Actress Jada Pinkett Smith, wife of hip-hop superstar and actor Will Smith, also believes some of the music can have a negative impact on today's youth.
"What are you going to do?" she told US Weekly. "People say that kids can't understand what lyrics mean. Yeah, but they understand the tone. They understand the whole energy that comes with it. It's the same with watching TV images of weed-smoking, alcohol-drinking and booty-shaking being etched on the brains of our children."
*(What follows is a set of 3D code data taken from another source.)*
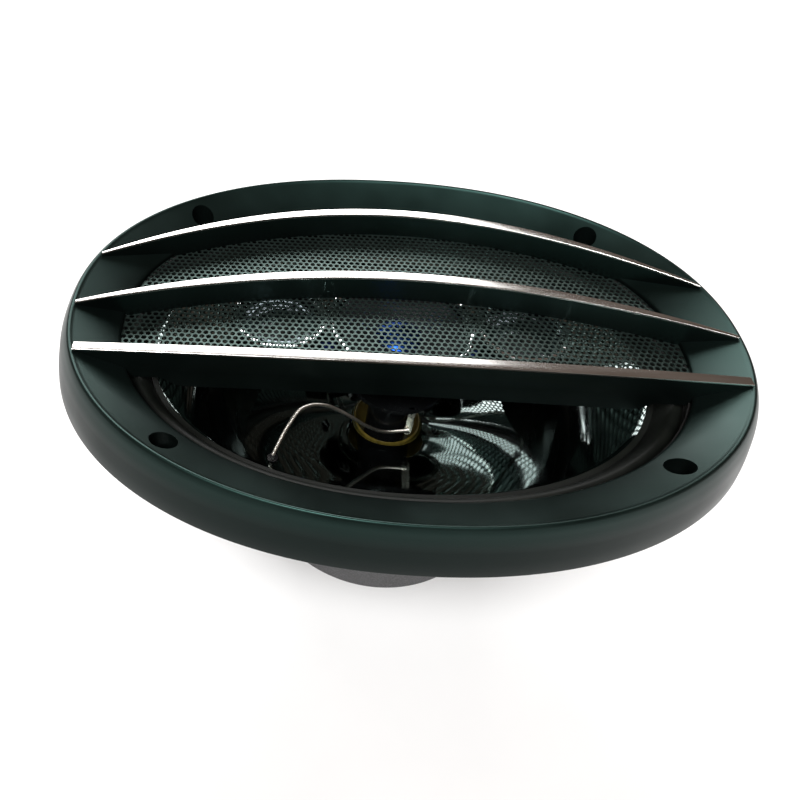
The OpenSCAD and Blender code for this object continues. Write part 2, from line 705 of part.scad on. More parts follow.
ring_t = 1.4;
cup_t = 1.6;
rim_w = 3;
rim_h = 1;
cup_knee = 0.55;        // share of a cup's depth that flares out to the rim
module cup(x, r, r_foot, depth) {
    knee = bridge_z - depth * cup_knee;
    translate([x, bridge_y, 0]) rotate_extrude() polygon([[0, bridge_z - depth], [r_foot, bridge_z - depth],
        [r_foot, knee], [r, bridge_z - ring_t - rim_h], [r, bridge_z - ring_t], [0, bridge_z - ring_t]]);
}
module cup_bore(x, r, r_foot, depth) {
    foot = r_foot - cup_t;
    floor_z = bridge_z - depth + cup_t;
    translate([x, bridge_y, 0]) rotate_extrude() polygon([[0, floor_z], [foot, floor_z],
        [foot, bridge_z - depth * cup_knee], [r - rim_w, bridge_z - ring_t - rim_h], [r - rim_w, bridge_z],
        [0, bridge_z]]);
}
tweeter_foot_r = tweeter_r - 3;
web_h = 5;
web_w = 14;
web_foot = bridge_z - ring_t - web_h;
screw_x = (mid_r + tweeter_x - tweeter_r) / 2;
screw_r = 0.9;
module bridge_housing() {
    color([0.07, 0.07, 0.07]) difference() {
        union() {
            cup(0, mid_r, hub_r, mid_depth);
            for (s = sides) cup(s * tweeter_x, tweeter_r, tweeter_foot_r, tweeter_depth);
            translate([-tweeter_x, bridge_y - web_w / 2, web_foot]) cube([2 * tweeter_x, web_w, web_h]);
        }
        cup_bore(0, mid_r, hub_r, mid_depth);
        for (s = sides) cup_bore(s * tweeter_x, tweeter_r, tweeter_foot_r, tweeter_depth);
        for (s = sides) translate([s * screw_x, bridge_y, web_foot + over]) cylinder(r = screw_r, h = web_h);
    }
}
module bridge_screws() {
    color("gainsboro") for (s = sides) translate([s * screw_x, bridge_y, web_foot + over])
        cylinder(r = screw_r, h = web_h - over);
}

// Bright ring on a driver's rim: rounded outside, sloping in to a thin inner edge
module driver_ring(x, r, w) {
    color("silver") translate([x, bridge_y, bridge_z - ring_t]) rotate_extrude() polygon([[r - w, 0], [r, 0],
        [r, ring_t * 0.6], [r - 0.5, ring_t], [r - 1.6, ring_t], [r - w, ring_t * 0.35]]);
}
module mid_ring() { driver_ring(0, mid_r, rim_w + 0.6); }
module tweeter_ring_left() { driver_ring(-tweeter_x, tweeter_r, rim_w + 0.4); }
module tweeter_ring_right() { driver_ring(tweeter_x, tweeter_r, rim_w + 0.4); }

// Middle driver: a small paper cone with a blue dome
mid_cone_r = mid_r - rim_w - 1;
mid_neck_r = 8;
mid_neck_z = bridge_z - 8;
mid_rim_z = bridge_z - ring_t - 1;
mid_t = 0.6;
module mid_cone() {
    color("dimgray") translate([0, bridge_y, 0]) rotate_extrude() polygon([
        [mid_neck_r, mid_neck_z], [mid_cone_r - 3, mid_rim_z], [mid_cone_r - 1.6, mid_rim_z + 0.7],
        [mid_cone_r, mid_rim_z], [mid_cone_r, mid_rim_z - 0.4], [mid_cone_r - 1.6, mid_rim_z + 0.2],
        [mid_cone_r - 3, mid_rim_z - mid_t], [mid_neck_r, mid_neck_z - mid_t]]);
}
dome_t = 0.4;
module dome(r, rise, z) {
    big = (r * r + rise * rise) / (2 * rise);
    translate([0, 0, z]) difference() {
        translate([0, 0, rise - big]) sphere(r = big);
        translate([0, 0, rise - big]) sphere(r = big - dome_t);
        translate([0, 0, -2 * big]) cube([4 * big, 4 * big, 4 * big], center = true);
    }
}
dome_foot = 1.2;        // how far the middle dome's edge lies on the small cone
module mid_dome() {
    color("royalblue") translate([0, bridge_y, 0]) dome(mid_neck_r + dome_foot, 3.4, mid_neck_z + 0.3);
}
module mid_motor() {
    foot = hub_z + cup_t;
    color("silver") translate([0, bridge_y, foot])
        cylinder(r = hub_r - cup_t - 0.6, h = mid_neck_z - mid_t - dome_travel - 0.3 - foot);
}
tweeter_dome_r = tweeter_r - rim_w - 3.6;
tweeter_dome_z = bridge_z - ring_t - 2.2;
module tweeter_dome(s) {
    flange = 0.4;
    color("lightsteelblue") translate([s * tweeter_x, bridge_y, 0]) {
        dome(tweeter_dome_r, 3, tweeter_dome_z);
        translate([0, 0, tweeter_dome_z - flange / 2]) difference() {
            cylinder(r = tweeter_r - rim_w - 0.8, h = flange);
            translate([0, 0, -over]) cylinder(r = tweeter_dome_r - 0.3, h = flange + 2 * over);
        }
    }
}
module tweeter_dome_left() { tweeter_dome(-1); }
module tweeter_dome_right() { tweeter_dome(1); }
module tweeter_motor(s) {
    foot = bridge_z - tweeter_depth + cup_t;
    color("silver") translate([s * tweeter_x, bridge_y, foot])
        cylinder(r = tweeter_foot_r - cup_t - 0.6, h = tweeter_dome_z - dome_travel - 0.6 - foot);
}
module tweeter_motor_left() { tweeter_motor(-1); }
module tweeter_motor_right() { tweeter_motor(1); }

// Two small capacitors under the bridge, each glued into the corner beside a tweeter's cup
cap_r = 3;
cap_len = 10;
module capacitors() {
    color("steelblue") for (s = sides)
        along_y(s * (tweeter_x - tweeter_foot_r - cap_r - 0.9), bridge_y - cap_len / 2,
            web_foot - cap_r, cap_r, cap_len);
}

grille_bezel();
louvre_trim_front();
louvre_trim_middle();
louvre_trim_rear();
grille_mesh();
panel_gasket();
basket();
clamp_ring();
surround();
cone();
cone_eyelets();
voice_coil_former();
voice_coil_winding();
spider();
front_plate();
magnet();
back_yoke();
basket_rivets();
terminal_board();
terminal_rivets();
positive_tab();
negative_tab();
rear_lead_positive();
rear_lead_negative();
front_lead_left();
front_lead_right();
post();
post_screw();
solder_lug_left();
solder_lug_right();
bridge_housing();
mid_ring();
mid_cone();
mid_dome();
mid_motor();
tweeter_ring_left();
tweeter_ring_right();
tweeter_dome_left();
tweeter_dome_right();
tweeter_motor_left();
tweeter_motor_right();
capacitors();
bridge_screws();
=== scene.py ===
import math

import bmesh
import bpy
from mathutils import Matrix, Vector, geometry


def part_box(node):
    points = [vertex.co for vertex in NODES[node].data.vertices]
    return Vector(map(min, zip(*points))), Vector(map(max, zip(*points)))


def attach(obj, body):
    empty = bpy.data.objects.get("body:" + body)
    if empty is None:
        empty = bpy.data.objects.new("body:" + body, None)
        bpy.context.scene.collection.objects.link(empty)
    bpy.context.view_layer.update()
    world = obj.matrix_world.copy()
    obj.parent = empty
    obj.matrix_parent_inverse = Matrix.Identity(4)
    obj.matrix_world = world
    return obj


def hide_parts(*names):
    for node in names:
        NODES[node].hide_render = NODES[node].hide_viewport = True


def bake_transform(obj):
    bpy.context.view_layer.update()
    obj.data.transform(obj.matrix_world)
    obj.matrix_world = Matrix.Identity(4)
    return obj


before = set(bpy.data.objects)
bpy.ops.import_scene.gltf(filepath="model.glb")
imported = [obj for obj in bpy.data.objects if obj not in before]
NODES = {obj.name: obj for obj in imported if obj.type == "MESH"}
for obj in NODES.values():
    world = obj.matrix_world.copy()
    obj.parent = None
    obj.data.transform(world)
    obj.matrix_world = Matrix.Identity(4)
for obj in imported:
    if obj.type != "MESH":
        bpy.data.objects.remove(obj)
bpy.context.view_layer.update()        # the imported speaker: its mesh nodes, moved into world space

MM = 0.001
SQUARENESS = 2.15        # power of the ovals; 2 is a true ellipse
ROUND = 288              # steps round a smooth oval
LOUVRE_STEPS = 96
ROOT = "frame"
CONE_BODY = "cone_assembly"


def low(node):
    """Lowest corner of a CAD node, in millimetres."""
    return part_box(node)[0] / MM


def high(node):
    """Highest corner of a CAD node, in millimetres."""
    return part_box(node)[1] / MM


# ---- camera ----
EYE = Vector((-48.6, -209.5, 212.3)) * MM
AIM = Vector((-43.1, 0.1, 20)) * MM
TILT = 4.11              # degrees; the far right end of the speaker sits lower
LENS = 35.3              # on a 36 mm sensor


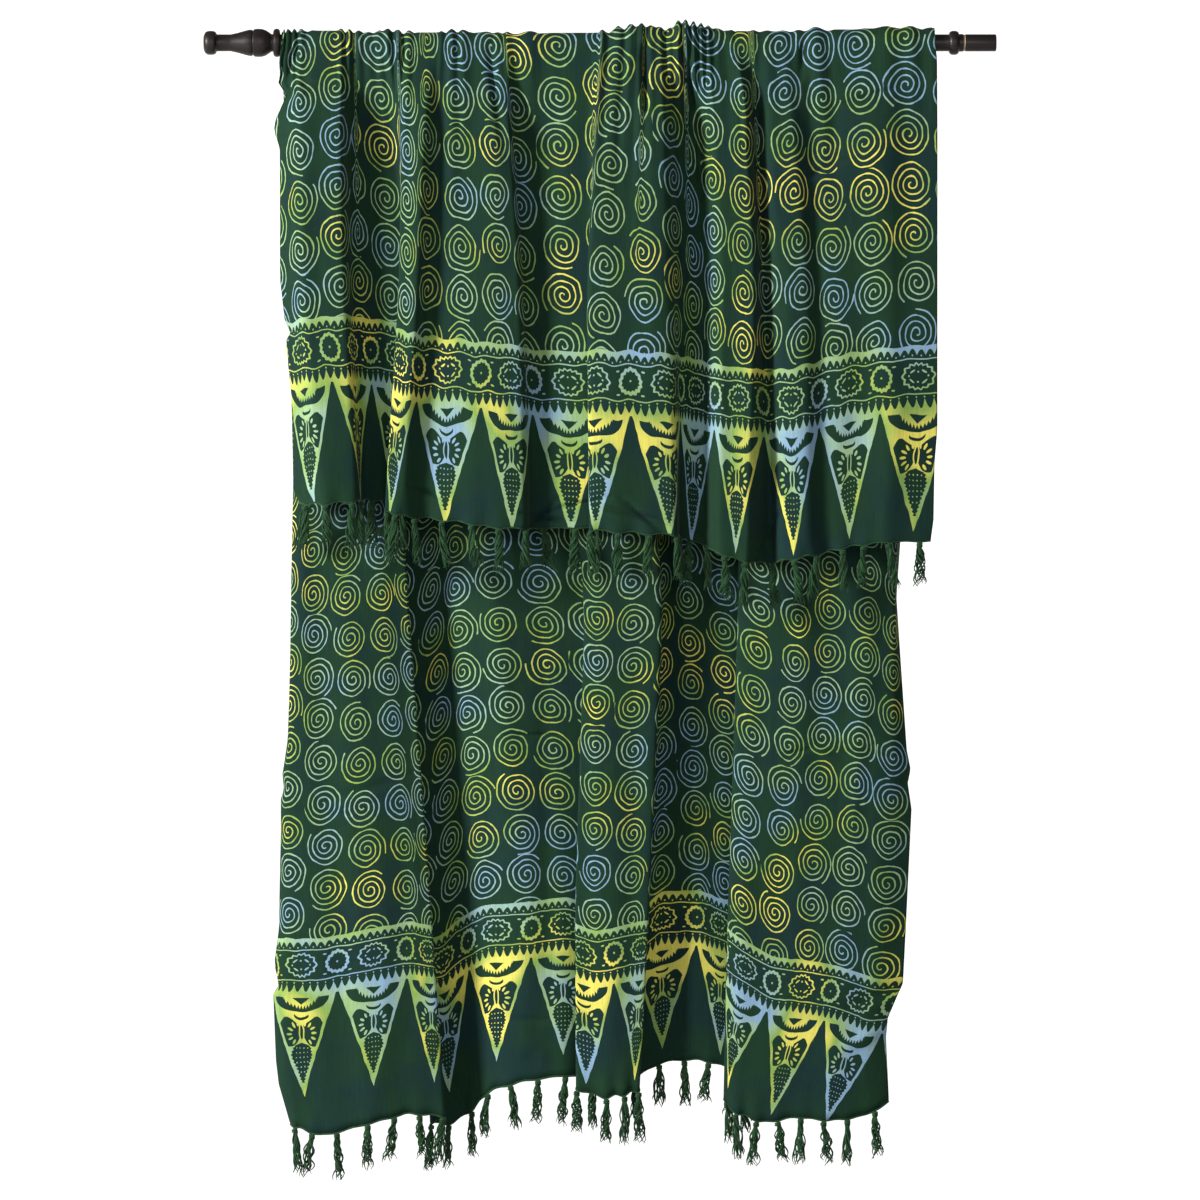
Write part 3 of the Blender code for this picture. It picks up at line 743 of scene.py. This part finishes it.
def pleat_relief(along, level):
    """Height of the fine pleats that the bunching on the rod sends down the cloth."""
    relief = np.zeros_like(along)
    for number, pleats in enumerate(ROD_PLEATS):
        window = smooth_share((along - pleats.start) / 12) * smooth_share((pleats.end - along) / 12)
        bend = 3.0 * np.sin(along / 41.0 + number)
        wave = np.sin(2 * np.pi * (along + bend) / pleats.length + 1.7 * number)
        uneven = 0.65 + 0.35 * np.sin(along / 23.0 + 2.1 * number)
        relief += pleats.height * window * wave * uneven * np.exp(-((level / pleats.reach) ** 2))
    return relief


def panel_relief(along, level, seed):
    """Slight long undulations of a limp cloth, uneven in width and length."""
    relief = 1.3 * np.sin(along / 17.3 + level / 210.0 + seed)
    relief += 0.9 * np.sin(along / 9.7 - level / 330.0 + 2.3 * seed)
    relief *= 0.6 + 0.4 * np.sin(level / 95.0 + along / 60.0 + seed)
    return relief * smooth_share(level / 90.0)


def hem_wave(along, seed):
    """Pull of the tassels' knots on the hem, uneven from knot to knot: 1 at a strong knot."""
    turns = 2 * np.pi * (along - TASSEL_MARGIN) / TASSEL_PITCH
    return np.cos(turns) * (0.65 + 0.35 * np.sin(along / 47.0 + seed))


def edge_shift(edge, level, silhouette):
    """How far a side's silhouette lies from the outline that it should follow."""
    levels = [point.level for point in edge]
    places = [point.place for point in edge]
    return np.interp(level, levels, places) - silhouette


# A fall's tables, its side of the rod, and the place along the cloth that makes its left outline
Fall = namedtuple("Fall", "table middles left right creases side left_column seed")
FRONT_FALL = Fall(
    FRONT_FOLDS, (("middle", FRONT_MIDDLE_LEVEL),), FRONT_LEFT_EDGE, FRONT_RIGHT_EDGE,
    FRONT_CREASES, side=-1.0, left_column=26.0, seed=0.4,
)
BACK_FALL = Fall(
    BACK_FOLDS, (("upper", BACK_UPPER_LEVEL), ("lower", BACK_LOWER_LEVEL)), BACK_LEFT_EDGE,
    BACK_RIGHT_EDGE, BACK_CREASES, side=1.0, left_column=12.0, seed=2.1,
)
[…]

Former rap star-turned-minister Mase moved away from hip-hop music while he was at the top of his game as a recording star. He says that the music he once recorded was leading souls to hell, but now he's leading people to God by preaching about salvation. "I learned that my gift wasn't in rapping. My gift was that I have a way with words and I was using them for the wrong instructions ... People get behind all this negative stuff Why not get behind something positive? I've decided to dedicate my whole life to this ministry and do what God is calling me to do. Blessing is not always money."
Superstar rapper LL Cool J told JET the key is not in the music or in the culture, but in what parents teach their children. "The thing that is going to make your child do or feel negative things is a lack of good parenting. Now, if you try to let BET or MTV raise your child, then you are going to have a problem."